Monitor and report: Transparent carbon reporting builds trust with stakeholders, both internal and external, and demonstrates your commitment to decarbonisation. This means that it is important to continuously monitor your emissions data, track progress against your baseline and regularly report your findings.
Integrate emissions calculations into decision-making: Incorporate emissions data into decision-making processes. Use it to set sustainability targets, evaluate the environmental impact of different strategies and enhance overall sustainability performance.
What are emission factors?
An emission factor is a numerical value representing the amount of a GHG, such as carbon dioxide (CO2), methane (CH4), or nitrous oxide (N2O), released per unit of a specific activity, process or fuel consumption.
Essentially, it indicates the emissions associated with a given unit of input or output in a standardised and measurable manner.
Emission factors are typically expressed in terms of weight (e.g., kilograms or metric tons) of emissions per unit of activity (e.g., kilometres travelled, energy consumed, products manufactured) or fuel consumed.
The process of determining emission factors involves comprehensive scientific research, data analysis and often extensive testing.
Key steps include:
Data collection and analysis: Researchers collect data on emissions and the associated activities or processes.
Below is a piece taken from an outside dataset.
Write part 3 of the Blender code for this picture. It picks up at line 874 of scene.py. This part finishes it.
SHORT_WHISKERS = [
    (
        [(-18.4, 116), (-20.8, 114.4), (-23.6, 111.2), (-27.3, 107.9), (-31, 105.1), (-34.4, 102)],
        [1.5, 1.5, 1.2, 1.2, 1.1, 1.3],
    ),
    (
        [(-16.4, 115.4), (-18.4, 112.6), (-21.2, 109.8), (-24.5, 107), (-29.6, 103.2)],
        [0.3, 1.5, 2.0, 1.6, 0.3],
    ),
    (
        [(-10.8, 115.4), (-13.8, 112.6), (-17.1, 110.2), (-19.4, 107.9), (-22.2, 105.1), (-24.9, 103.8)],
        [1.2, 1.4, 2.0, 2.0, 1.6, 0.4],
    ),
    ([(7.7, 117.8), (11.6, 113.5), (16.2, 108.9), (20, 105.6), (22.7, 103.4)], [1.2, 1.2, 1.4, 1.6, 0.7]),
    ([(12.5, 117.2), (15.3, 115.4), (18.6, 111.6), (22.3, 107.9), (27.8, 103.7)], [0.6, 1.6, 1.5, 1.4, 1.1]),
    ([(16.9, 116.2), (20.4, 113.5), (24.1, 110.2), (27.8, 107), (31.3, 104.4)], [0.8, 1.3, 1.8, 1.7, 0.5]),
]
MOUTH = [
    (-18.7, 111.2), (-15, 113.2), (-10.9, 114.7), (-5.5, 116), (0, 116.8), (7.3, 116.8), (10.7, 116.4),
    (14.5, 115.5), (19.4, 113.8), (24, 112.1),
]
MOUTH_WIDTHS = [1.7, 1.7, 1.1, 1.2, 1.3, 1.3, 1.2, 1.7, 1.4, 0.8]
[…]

This could involve on-site measurements, laboratory studies or analysis of historical data.
Normalisation: The collected raw data is then normalised or standardised to a consistent unit of measurement, ensuring comparability.
Calculation: Emission factors are calculated by dividing the total emissions by the total activity or fuel consumption. For example, the emissions from a car trip might be divided by the distance travelled to determine the emission factor for that specific trip.
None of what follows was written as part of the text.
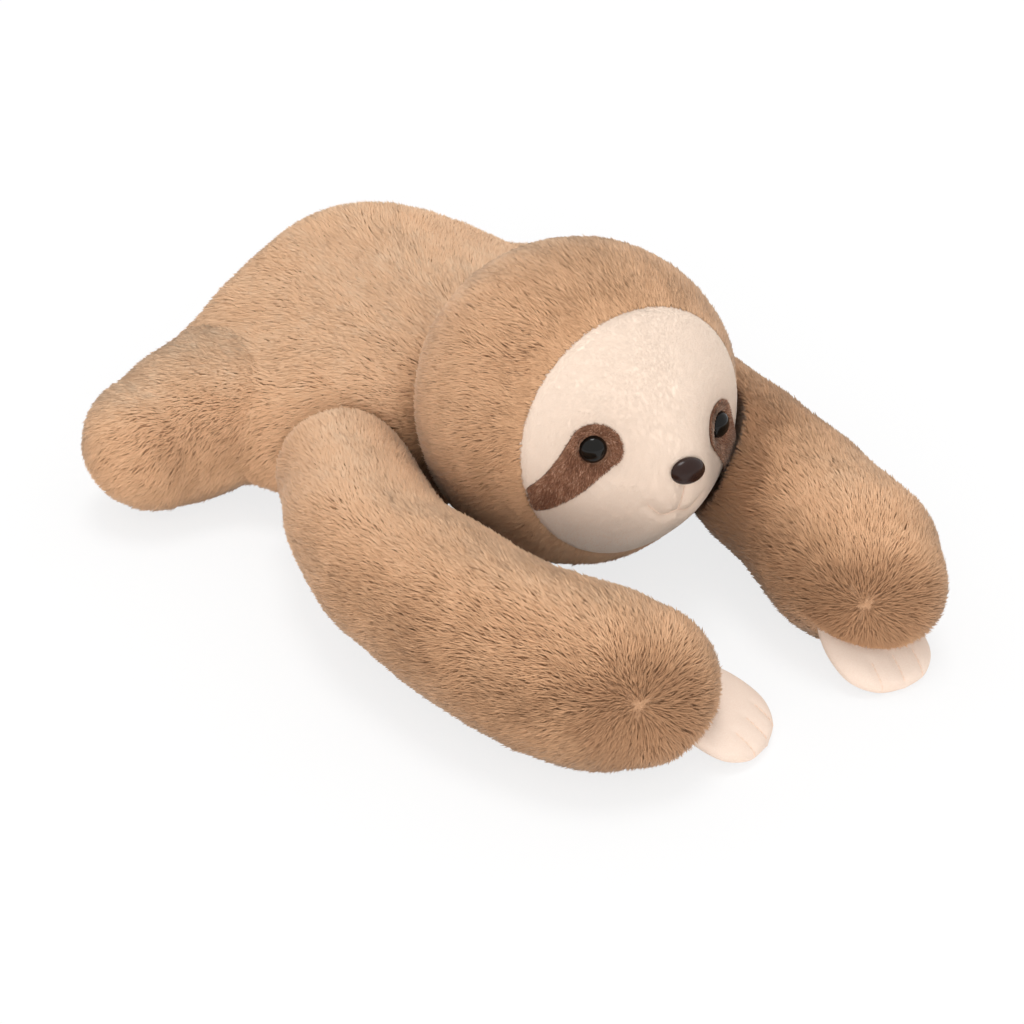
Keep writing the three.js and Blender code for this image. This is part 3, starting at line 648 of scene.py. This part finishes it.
def deepest(places, line, radius):
    # how far each place lies inside a limb, and the number of the section that it lies deepest in
    depth, nearest = np.full(len(places), -1e9), np.zeros(len(places), int)
    for step, (middle, size) in enumerate(zip(line, radius)):
        deep = size - sizeOf(places - middle)
        better = deep > depth
        depth[better], nearest[better] = deep[better], step
    return depth, nearest


def limbDepth(places, line, radius):
    # how far each place lies inside a limb, and how far along the limb it is
    depth, nearest = deepest(places, line[::3], radius[::3])
    return depth, nearest * 3 / len(line)


def raised(form, amount, seed, wavelength):
    # soft unevenness, as stuffing gives
    return form[0] + normalsOf(form) * (amount * waves(seed, wavelength)(form[0]))[:, None], form[1]


def onFloor(form, lowest=0.3):
    points = form[0].copy()
    points[:, 2] = np.maximum(points[:, 2], lowest)
    return points, form[1]


def besideHead(form, side, inset):
    # the arm gives way to the head, at rest and as the arm moves
    points = form[0].copy()
    shoulder = shoulderAt(side)
    for dropShare, spreadShare in arm["moves"]:
        place = turned(headPlace, shoulder, "Z", -sides[side] * arm["spread"] * spreadShare)
        place = turned(place, shoulder, "X", -arm["drop"] * dropShare)
        away = points - place
        reach = head["radius"] + shared["rub"] + inset
        points = np.where(sizeOf(away, True) < reach, place + unit(away) * reach, points)
    return points, form[1]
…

Verification: Emission factors are rigorously reviewed and verified by experts in the field to ensure their accuracy and reliability.
Emission factor sources
Utilising reputable sources and staying updated with the latest developments ensures the accuracy and reliability of emission factors, supporting informed decision-making and sustainable practices. It’s important to verify the credibility and applicability of the emission factors based on your specific industry, region or activity for high-quality carbon accounting.
Let's explore some primary sources of emission factors:
Government environmental agencies
National or regional environmental agencies often compile and publish emission factors tailored to their specific jurisdictions. For instance:
Organisations working on global sustainability compile emission factors to aid countries in GHG inventory reporting and mitigation strategies. For example:
Associations related to specific industries often develop and publish emission factors based on their research and expertise.
In addition, utility companies often provide emission factors related to energy production and consumption.
Research papers and journals
Academic and scientific research often leads to the development of new or improved emission factors. Peer-reviewed journals and research papers are valuable sources for the latest advancements.
Similarly, universities and academic research centers often conduct research leading to the development of emission factors. Collaborations with industry and government bodies enhance the credibility and relevance of these factors.
Mitigating emission factor challenges
Knowing how to source the best emission factors and use them properly is not always easy. Common challenges include locating emission factors due to their dispersion across various sources and formats, or staying up-to-date with the most relevant emission factors as they evolve with new research and technologies.
Here are some tips to help you overcome these obstacles and follow best practice:
Explore carbon accounting software: Utilise carbon accounting software that integrates updated and validated emission factors. These platforms provide a wide range of emission factors for different activities and industries, which are regularly updated in line with the latest research.
Use credible sources: Rely on reputable sources, such as the ones mentioned above. These organisations often conduct rigorous research and provide updated, and often more accurate, emission factors.
Check relevance and applicability: Ensure that the emission factors are relevant to your industry, region and specific operations. Factors can vary significantly based on technologies, fuels, equipment and regional characteristics.
Look for industry-specific factors: Industry associations often publish emission factors specific to their sector. These factors may be more accurate for your industry's unique processes and activities.
Consider geographic variations: Emission factors can vary by region due to differences in energy mixes, technologies and regulatory standards. Use factors specific to your geographical location whenever possible.
Check data relevance: Emission factors can change over time due to technological advancements or new research. Always verify the publication date to ensure you're using the most current data.
Check pollutants modelled: Different emission factors are available for various pollutants, like different GHGs. Make sure to choose factors based on the pollutants you are tracking.
Regularly update emission factors: Stay informed about updates in emission factors through subscriptions to relevant newsletters, websites or publications. Update your database regularly to reflect the latest factors.